*** Available data

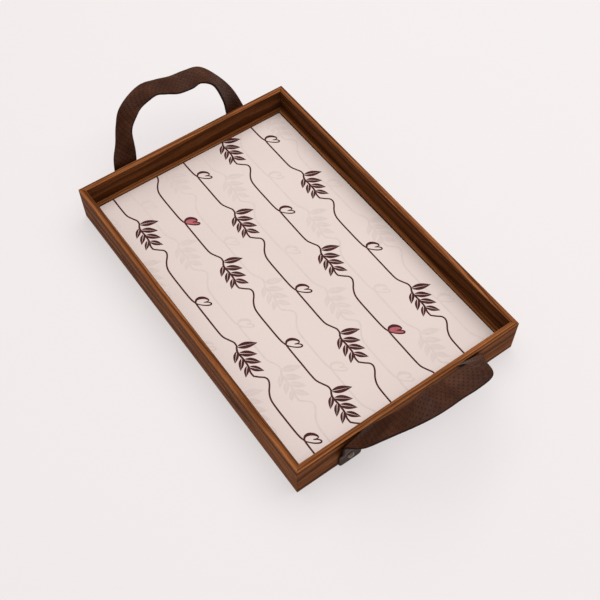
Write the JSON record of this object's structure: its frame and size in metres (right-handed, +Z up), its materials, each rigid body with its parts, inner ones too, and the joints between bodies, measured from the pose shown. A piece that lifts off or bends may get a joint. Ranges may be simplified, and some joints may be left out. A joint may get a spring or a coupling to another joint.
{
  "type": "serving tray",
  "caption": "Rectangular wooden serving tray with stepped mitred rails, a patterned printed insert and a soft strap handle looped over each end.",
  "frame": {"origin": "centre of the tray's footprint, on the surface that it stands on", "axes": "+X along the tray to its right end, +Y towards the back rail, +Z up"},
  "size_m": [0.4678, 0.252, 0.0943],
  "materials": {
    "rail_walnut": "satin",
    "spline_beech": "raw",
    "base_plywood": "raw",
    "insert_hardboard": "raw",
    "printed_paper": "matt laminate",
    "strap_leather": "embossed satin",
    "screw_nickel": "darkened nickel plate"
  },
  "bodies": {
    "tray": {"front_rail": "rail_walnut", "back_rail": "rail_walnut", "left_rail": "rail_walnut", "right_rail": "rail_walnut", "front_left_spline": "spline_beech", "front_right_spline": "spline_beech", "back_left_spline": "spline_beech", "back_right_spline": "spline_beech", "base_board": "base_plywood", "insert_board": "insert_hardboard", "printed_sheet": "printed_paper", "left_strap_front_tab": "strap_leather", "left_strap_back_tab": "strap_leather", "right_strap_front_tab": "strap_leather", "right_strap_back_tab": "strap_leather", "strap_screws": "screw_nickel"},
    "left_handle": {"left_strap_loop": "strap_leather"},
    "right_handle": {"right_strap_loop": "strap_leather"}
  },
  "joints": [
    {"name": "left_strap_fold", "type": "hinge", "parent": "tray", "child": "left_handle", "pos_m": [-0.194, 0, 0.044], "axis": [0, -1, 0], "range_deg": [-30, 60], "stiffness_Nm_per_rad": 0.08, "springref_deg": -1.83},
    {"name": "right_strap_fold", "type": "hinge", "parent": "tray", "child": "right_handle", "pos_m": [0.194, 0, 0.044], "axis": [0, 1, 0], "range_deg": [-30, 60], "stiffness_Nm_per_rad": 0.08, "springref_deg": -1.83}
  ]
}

******

→ What is required: Reproduce all data above, unchanged.

→ Full answer:
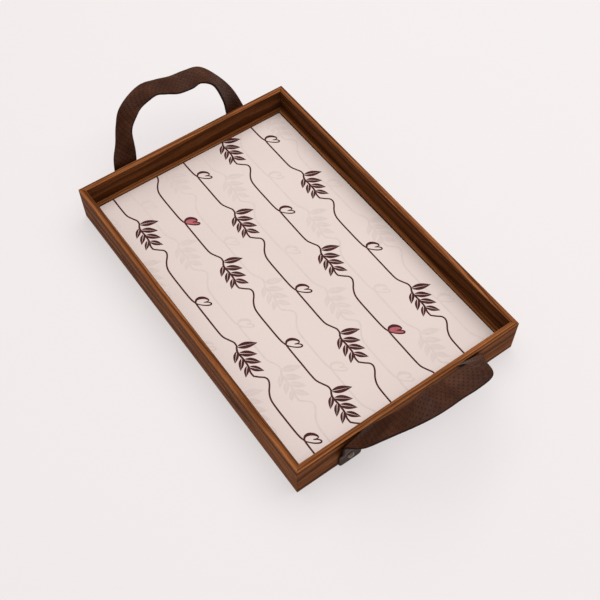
Write the JSON record of this object's structure: its frame and size in metres (right-handed, +Z up), its materials, each rigid body with its parts, inner ones too, and the joints between bodies, measured from the pose shown. A piece that lifts off or bends may get a joint. Ranges may be simplified, and some joints may be left out. A joint may get a spring or a coupling to another joint.
{
  "type": "serving tray",
  "caption": "Rectangular wooden serving tray with stepped mitred rails, a patterned printed insert and a soft strap handle looped over each end.",
  "frame": {"origin": "centre of the tray's footprint, on the surface that it stands on", "axes": "+X along the tray to its right end, +Y towards the back rail, +Z up"},
  "size_m": [0.4678, 0.252, 0.0943],
  "materials": {
    "rail_walnut": "satin",
    "spline_beech": "raw",
    "base_plywood": "raw",
    "insert_hardboard": "raw",
    "printed_paper": "matt laminate",
    "strap_leather": "embossed satin",
    "screw_nickel": "darkened nickel plate"
  },
  "bodies": {
    "tray": {"front_rail": "rail_walnut", "back_rail": "rail_walnut", "left_rail": "rail_walnut", "right_rail": "rail_walnut", "front_left_spline": "spline_beech", "front_right_spline": "spline_beech", "back_left_spline": "spline_beech", "back_right_spline": "spline_beech", "base_board": "base_plywood", "insert_board": "insert_hardboard", "printed_sheet": "printed_paper", "left_strap_front_tab": "strap_leather", "left_strap_back_tab": "strap_leather", "right_strap_front_tab": "strap_leather", "right_strap_back_tab": "strap_leather", "strap_screws": "screw_nickel"},
    "left_handle": {"left_strap_loop": "strap_leather"},
    "right_handle": {"right_strap_loop": "strap_leather"}
  },
  "joints": [
    {"name": "left_strap_fold", "type": "hinge", "parent": "tray", "child": "left_handle", "pos_m": [-0.194, 0, 0.044], "axis": [0, -1, 0], "range_deg": [-30, 60], "stiffness_Nm_per_rad": 0.08, "springref_deg": -1.83},
    {"name": "right_strap_fold", "type": "hinge", "parent": "tray", "child": "right_handle", "pos_m": [0.194, 0, 0.044], "axis": [0, 1, 0], "range_deg": [-30, 60], "stiffness_Nm_per_rad": 0.08, "springref_deg": -1.83}
  ]
}